The other day, a leader at one of the world’s most prestigious business schools revealed an unexpected development.
“We are past peak MBA,” Julian Birkinshaw, vice dean at the London Business School told the FT. It turns out that people worldwide want shorter courses than the traditional two-year MBA, which is unsurprising considering how much these qualifications can now cost. The LBS version requires £115,000 for fees alone, up from around £80,000 in 2018, and that is before living expenses and lost earnings.
For reasons I am not proud of, I found this news of the MBA’s fall from past glory pleasing.

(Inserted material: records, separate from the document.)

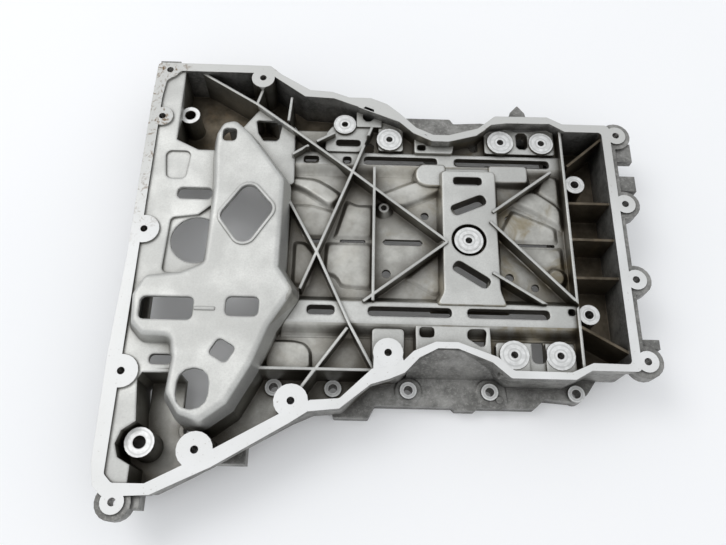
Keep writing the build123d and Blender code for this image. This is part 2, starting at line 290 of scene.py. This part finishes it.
def varnished_pocket():
    """Brown varnish of burnt oil in the deep pockets, with streaks down the walls."""
    shader = Shader("varnished_casting")
    cloud = shader.ramp(shader.noise(30.0, 5.0, 0.65), 0.3, 0.75)
    base = shader.mix(cloud, colour(0.060, 0.048, 0.032), colour(0.20, 0.168, 0.125))
    streak = shader.ramp(shader.noise(14.0, 4.0, 0.6, (1, 1, 0.15)), 0.5, 0.75)
    base = shader.overlay(base, colour(0.17, 0.12, 0.07), streak, 0.5)
    # painted shade: the varnish darkens further in corners
    painted_shade = shader.painted_shade_mask(30.0, 0.1, 0.8)
    base = shader.overlay(base, colour(0.018, 0.014, 0.010), painted_shade, 0.6)
    rough = shader.ramp(cloud, 0.0, 1.0, 0.34, 0.46)
    return shader.finish(base, rough, cast_skin(shader), 0.75)


def weathered_outside():
    """Dull, speckled casting outside the rim."""
    shader = Shader("weathered_casting")
    cloud = shader.ramp(shader.noise(22.0, 5.0, 0.7), 0.35, 0.7)
    base = shader.mix(cloud, colour(0.15, 0.148, 0.14), colour(0.33, 0.325, 0.31))
    speck = shader.ramp(shader.noise(3.0, 3.0, 0.8), 0.45, 0.7)
    base = shader.overlay(base, colour(0.44, 0.43, 0.41), speck, 0.5)
    # painted shade: the outside casting darkens in corners
    base = shader.overlay(base, colour(0.03, 0.028, 0.025), shader.painted_shade_mask(14.0), 0.8)
    return shader.finish(base, 0.5, cast_skin(shader, 1.4, 0.07, 0.2), 0.75)


def milled_rim():
    """Milled faces: painted shade towards the far side, gasket remains at the far gearbox end.
    """
    shader = Shader("milled_face")
    wash = shader.ramp(shader.noise(50.0, 3.0), 0.3, 0.7)
    base = shader.mix(wash, colour(0.74, 0.74, 0.73), colour(0.83, 0.83, 0.825))
    gearbox_end = shader.ramp(shader.axis("X"), -0.235, -0.262)
    far_side = shader.ramp(shader.axis("Y"), -0.05, 0.12)
    # painted shade: the milled rim grows darker towards the far side
    base = shader.overlay(base, colour(0.56, 0.56, 0.54), far_side, 0.75)
    blotch = shader.ramp(shader.noise(7.0, 5.0, 0.75, twist=0.8), 0.52, 0.66)
    far_corner = shader.calc("MULTIPLY", gearbox_end, far_side)
    base = shader.overlay(base, colour(0.20, 0.13, 0.07), blotch, far_corner)
    crumbs = shader.ramp(shader.noise(2.6, 4.0, 0.8), 0.63, 0.70)
    base = shader.overlay(base, colour(0.30, 0.26, 0.20), crumbs, 0.55)
    marks = shader.noise(0.8, 2.0, 0.5, (1, 0.06, 1))
    normal = shader.bump(marks, 0.012, shader.bevel(0.4))
    rough = shader.ramp(wash, 0.0, 1.0, 0.62, 0.70)
    return shader.finish(base, rough, normal, 0.9)


def nearest_turned(shader):
    """Distance to the nearest turned face's centre, in metres, as the shader sees it."""
    nearest = None
    for x, y, _, level in TURNED:
        node = shader.nodes.new("ShaderNodeVectorMath")
        node.operation = "DISTANCE"
        shader.link(shader.place, node.inputs[0])
        node.inputs[1].default_value = (x * MM, y * MM, level * MM)
        reach = node.outputs["Value"]
        nearest = reach if nearest is None else shader.calc("MINIMUM", nearest, reach)
    return nearest


def turned_boss():
    """Turned faces, with fine rings as bump and wider bands of grey."""
    shader = Shader("turned_face")
    reach = nearest_turned(shader)
    tone = shader.ramp(shader.noise(5.0, 2.0), 0.35, 0.65)
    base = shader.mix(tone, colour(0.68, 0.68, 0.67), colour(0.82, 0.82, 0.81))
    band = shader.ramp(shader.waves(reach, TURNING_BAND_PITCH), 0.2, 0.9, 0.0, 0.55)
    base = shader.mix(band, base, colour(0.50, 0.50, 0.49))
    rings = shader.waves(reach, TURNING_PITCH)
    normal = shader.bump(rings, 0.012, shader.bevel(0.3), 0.8)
    return shader.finish(base, 0.5, normal, 0.9)


def drilled_hole():
    """Walls of the bolt holes, with the marks that a drill leaves, and dark tones that paint
    the shade inside the holes.
    """
    shader = Shader("drilled_hole")
    marks = shader.waves(shader.axis("Z"), DRILL_MARK_PITCH)
    tone = shader.ramp(shader.noise(4.0, 3.0), 0.3, 0.7)
    # painted shade: the bore walls are much darker than the milled faces round them
    base = shader.mix(tone, colour(0.22, 0.21, 0.20), colour(0.42, 0.41, 0.39))
    normal = shader.bump(marks, 0.15, None, 0.7)
    return shader.finish(base, 0.35, normal, 0.9)


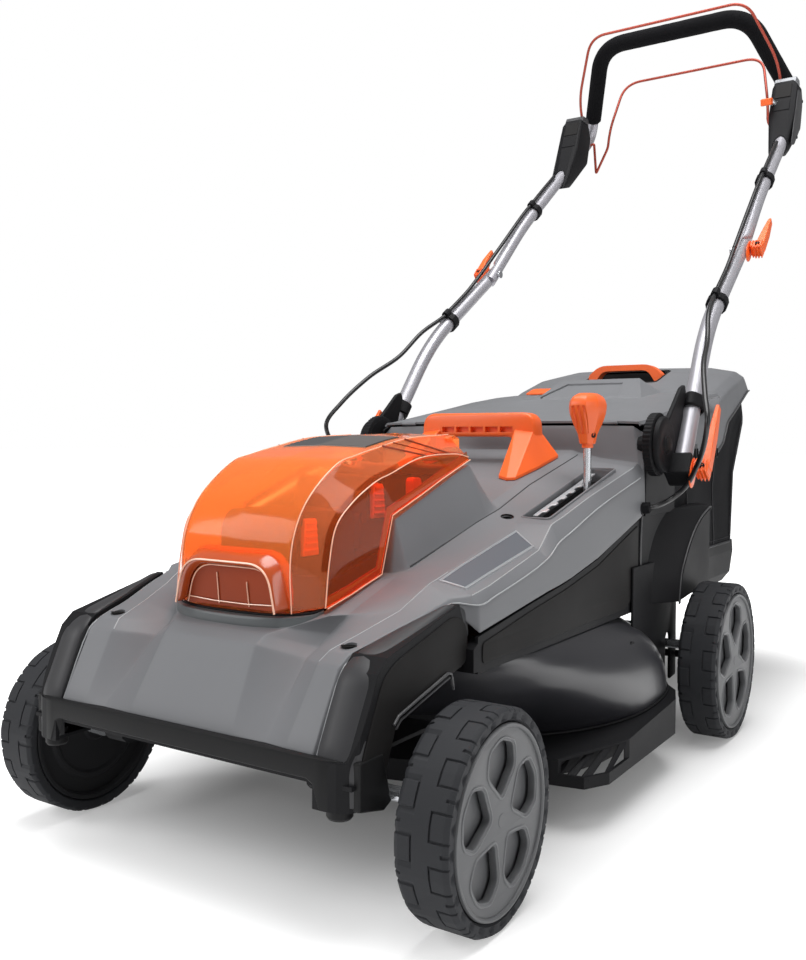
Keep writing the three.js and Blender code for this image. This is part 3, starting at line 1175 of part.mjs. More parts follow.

This is partly because of puerile jealousy. The galactic cost of a top-ranked MBA makes it as unaffordable as a Hermès handbag, yet few luxury goods offer anything like its networking prospects. Look no further than the UK’s prime minister. Rishi Sunak was doing an MBA at Stanford when he met classmate Akshata Murty, the billionaire’s daughter who is now his wife.
Also, I still remember the friend who many years ago showed me what he was studying for his MBA as he explained why he did not think it was something for me. It was true I did not then know a volatility model from a nonparametric function estimation, and probably never will. But nor did I need to have this fact shoved in my face.
As it happens, he was an outlier. Other friends who did an MBA never boasted about the skill — or the sacrifices — it took, and many did it for sensible reasons. They were scientists or political advisers or writers who wanted to learn about business so they could switch careers or run their own firms. Likewise, an MBA can make sense for, say, a healthcare executive or an engineer trying to manage more effectively.
But as time has gone on, a minor industry of academic detractors has emerged to argue that MBAs are generally less useful than their hefty price tags suggest, and might even be a cause for concern.
An early blow was delivered more than 20 years ago by Canadian management thinker, professor Henry Mintzberg, who has called MBA graduates “a menace to society”.
When he and a colleague tracked 19 Harvard Business School graduates to see how they had fared since being dubbed US business superstars in 1990, they found 10 had suffered serious setbacks, such as bankruptcy or the boot, and the records of another four were “questionable”.
More troubling results emerged in bigger studies, such as a 2015 paper by Danny Miller of HEC Montreal business school and the University of Rhode Island’s Xiaowei Xu.
Xu and Miller, who has an MBA himself, had initially planned to study the effects of hubris on 444 US chief executives who had scored an admiring cover story in a top US business magazine between 1970 and 2008. But they discovered something far more interesting: the cover story CEOs with an MBA were noticeably worse at sustaining superior performance than the MBA-free ones.
MBA graduates were also more likely to expand their companies with acquisitions rather than organic growth, sacrificing earnings and cash flow in the process, yet their own pay rose at a faster rate than that of their counterparts who had outperformed them.
When the two researchers then did an even larger study of 5,000 CEOs, they confirmed that those with an MBA degree operated quite differently to the non-MBA bosses, spending less on R&D, say, and using accounting techniques to flatter their firm’s earnings.
These ploys prompted a swift jump in profits, followed by a decline that led to a bigger fall in their company’s market value compared with outfits run by CEOs without an MBA — whose pay was again less impressive.
As the academics repeatedly cautioned, none of this proves an MBA causes these results. Self-serving short-termists might be more drawn to MBAs, and boards seeking quick profits might be keener to hire them. It’s also worth remembering Harvard MBA grads range from disgraced Enron boss, Jeffrey Skilling, to Wall Street superstar, Jamie Dimon.
Still, as Danny Miller said when I spoke to him last week, the research suggested chief executives with MBAs were often more short-term-oriented individuals whose companies “didn’t do quite as well as they did themselves”.
In other words, if demand for top MBAs has peaked, it might not be a tragedy at all.